The Obama administration has claimed credit for weakening "core al-Qaeda" but acknowledges that offshoots and affiliated groups remain a threat.
"What we continue to face are elements that are either sympathetic to al-Qaeda or associate themselves with the ideology of al-Qaeda in other remote areas of the world that do pose a threat to the United States and our interests and our allies," White House spokesman Josh Earnest said this summer.
Analysts say the multiple insurgencies pose a greater danger to U.S. allies in the region and nearby Europe, but they disagree on the threat they pose to the U.S. homeland.
Insurgencies linked to al-Qaeda threaten important allies "and our ability to secure ourselves and engage in commerce with the rest of the world," said Juan Zarate, a terrorism adviser to President George W. Bush. The danger to the U.S. homeland grows when terrorist groups have sanctuaries and resources from which to operate, he said.
Though that's true, U.S. intelligence and aviation security measures implemented since 9/11 make most planned attacks on the USA "hard to pull off," said William McCants, a terrorism analyst at the Brookings Institution.
The 9/11 attacks were ordered by al-Qaeda's leader, Osama bin Laden, who had ordered suicide attacks on American targets in Yemen, Tanzania and Kenya. His goal: to foment a U.S. response that would provoke anti-Western sentiments and create a movement that replaced U.S.-aligned Arab regimes with an Islamic empire.
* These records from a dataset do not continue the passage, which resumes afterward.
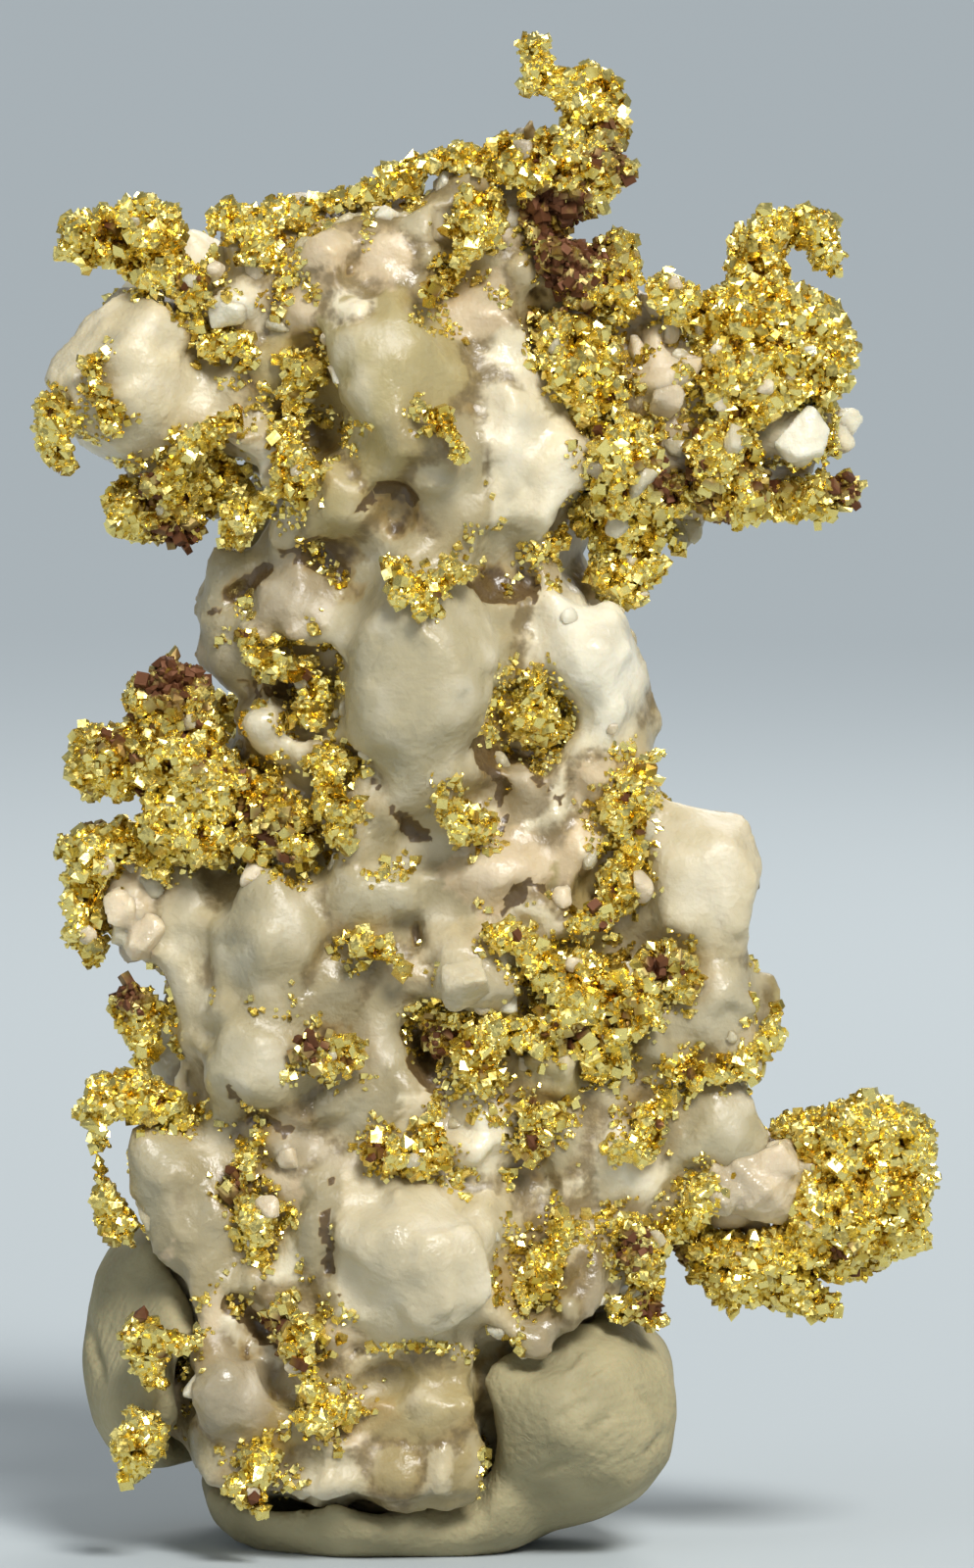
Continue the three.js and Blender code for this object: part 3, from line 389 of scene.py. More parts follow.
def growCrystals(piece, finish, seed, form, keepSurface=True):
    modifier = piece.modifiers.new("crystals", "NODES")
    modifier.node_group = crystalTree
    values = {
        "Spacing": form["spacing"], "Smallest": form["smallest"], "Largest": form["largest"],
        "Keep Surface": keepSurface, "Finish": finish, "Seed": seed,
    }
    for item in crystalTree.interface.items_tree:
        if item.in_out == "INPUT" and item.name in values:
            modifier[item.identifier] = values[item.name]
    applyModifiers(piece)


# Shader groups that more than one finish uses

def newGroup(name, inputs, outputs):
    group = bpy.data.node_groups.new(name, "ShaderNodeTree")
    for label, value in inputs.items():
        socket = group.interface.new_socket(label, in_out="INPUT", socket_type="NodeSocketFloat")
        socket.default_value = value
    for label in outputs:
        group.interface.new_socket(label, in_out="OUTPUT", socket_type="NodeSocketFloat")
    return group, group.nodes.new("NodeGroupInput").outputs, group.nodes.new("NodeGroupOutput").inputs


def objectPlaces(tree):  # the place on the object, in millimetres
    places = addNode(tree, "ShaderNodeTexCoord").outputs["Object"]
    return vectorNode(tree, "SCALE", places, 1 / millimetre)


def mapRange(tree, value, low, high, toLow=0.0, toHigh=1.0):
    values = {"Value": value, "From Min": low, "From Max": high, "To Min": toLow, "To Max": toHigh}
    return result(addNode(tree, "ShaderNodeMapRange", values, interpolation_type="SMOOTHSTEP"))


def mixColours(tree, share, first, second, blend="MIX"):
    first, second = [(*colour, 1.0) if isinstance(colour, tuple) else colour for colour in (first, second)]
    values = {"Factor": share, "A": first, "B": second}
    return result(addNode(tree, "ShaderNodeMix", values, data_type="RGBA", blend_type=blend))


def coloured(tree, below, colour, value, low, high, most):  # a colour laid on where a value is high
    return mixColours(tree, mapRange(tree, value, low, high, 0.0, most), below, colour)


def attribute(tree, name, output="Fac"):
    return addNode(tree, "ShaderNodeAttribute", attribute_name=name).outputs[output]


def noise(tree, places, size, detail):
    values = {"Vector": places, "Detail": detail, "Scale": mathNode(tree, "DIVIDE", 1.0, size)}
    return addNode(tree, "ShaderNodeTexNoise", values).outputs["Fac"]


stainEdges = {"unevenness": 1.3, "starts": 0.38, "full": 0.85}


def stainAndHollowShadeGroup():  # brown iron stain round marked spots, and in hollows iron stain together with painted shade
    inputs = {"Hollow": 0.0, "Spot": 0.0, "Patch Size": 1.0, "Amount": 1.0, "Mottle": 0.0}
    group, given, made = newGroup("stainAndHollowShade", inputs, ["Mask"])
    places = objectPlaces(group)
    patches = noise(group, places, given["Patch Size"], 2.0)
    both = mathNode(group, "ADD", given["Hollow"], given["Spot"])
    raised = mathNode(group, "MULTIPLY", both, given["Amount"])
    patchy = mathNode(group, "SUBTRACT", patches, 0.5)
    patchy = mathNode(group, "MULTIPLY", patchy, stainEdges["unevenness"])
    mottled = mathNode(group, "ADD", mathNode(group, "ADD", raised, patchy), given["Mottle"])
    group.links.new(mapRange(group, mottled, stainEdges["starts"], stainEdges["full"]), made["Mask"])
    return group


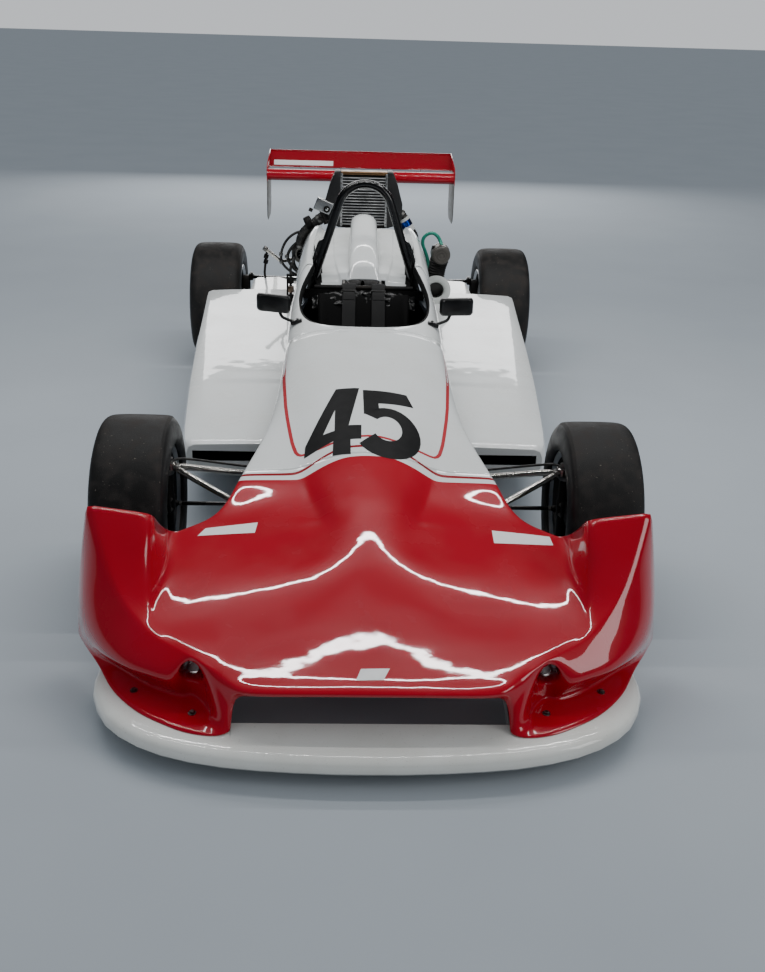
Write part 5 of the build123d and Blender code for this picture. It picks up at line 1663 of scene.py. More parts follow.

The attacks with four hijacked jetliners brought down the twin towers of the World Trade Center and left craters in the Pentagon and in a field in Pennsylvania, killing nearly 3,000 people. They prompted President Bush to order the U.S. invasion of Afghanistan that ousted the Taliban from power and took away the sanctuary the Islamic extremist group provided bin Laden and his followers.
Since then, hundreds of U.S. special operations and drone strikes have decimated the ranks of al-Qaeda's leadership in the Afghanistan-Pakistan region. Bin Laden was killed in a raid by Navy SEALs ordered by Obama in 2011.
Al-Qaeda survived because it had tentacles reaching into other Muslim countries, where the group spread its ideology, fighters and tactics.
"Between 2001 and the early Arab Spring, the tentacles became heads in many cases, and those heads were spreading their own tentacles," said Walid Phares, an adviser on terrorism to members of Congress. "The U.S. government was hitting the old head in Pakistan and Afghanistan, but the new heads were still growing."
The pro-democracy Arab Spring in 2011 brought the fall of dictators in Tunisia, Egypt, Yemen and Libya. The protests and revolts led to prison breaks or amnesty to jihadists (holy warriors) imprisoned for years, providing new leaders and soldiers for the Islamist cause. All that turmoil helped "revive the fortune of the global jihadi movement," McCants said.
In addition, civil wars in Libya and Syria placed massive arsenals of weapons into the hands of the militant groups, McCants said. "Before they were fighting to oppose the U.S. presence in the region and overthrow governments. Now they are fighting to establish control of territory in a security vacuum."
The rapid development of militants who control territory in countries such as Mali, Yemen, Syria and Iraq since 2011 mark a difference from al-Qaeda, which hid in the caves of Afghanistan and ordered terrorist attacks from the shadows.
By 2013, new groups operating under the al-Qaeda mantle were stronger than the old al-Qaeda and "local jihadi commanders in those countries felt they became the new leaders of al-Qaeda," Phares said.
Today, Saudi Arabia, the United Arab Emirates, Bahrain, Egypt, Jordan and Lebanon have all mobilized troops to counter the threat to their countries and elsewhere, because "they got scared," he said. "They know they have their own jihadists within their own borders."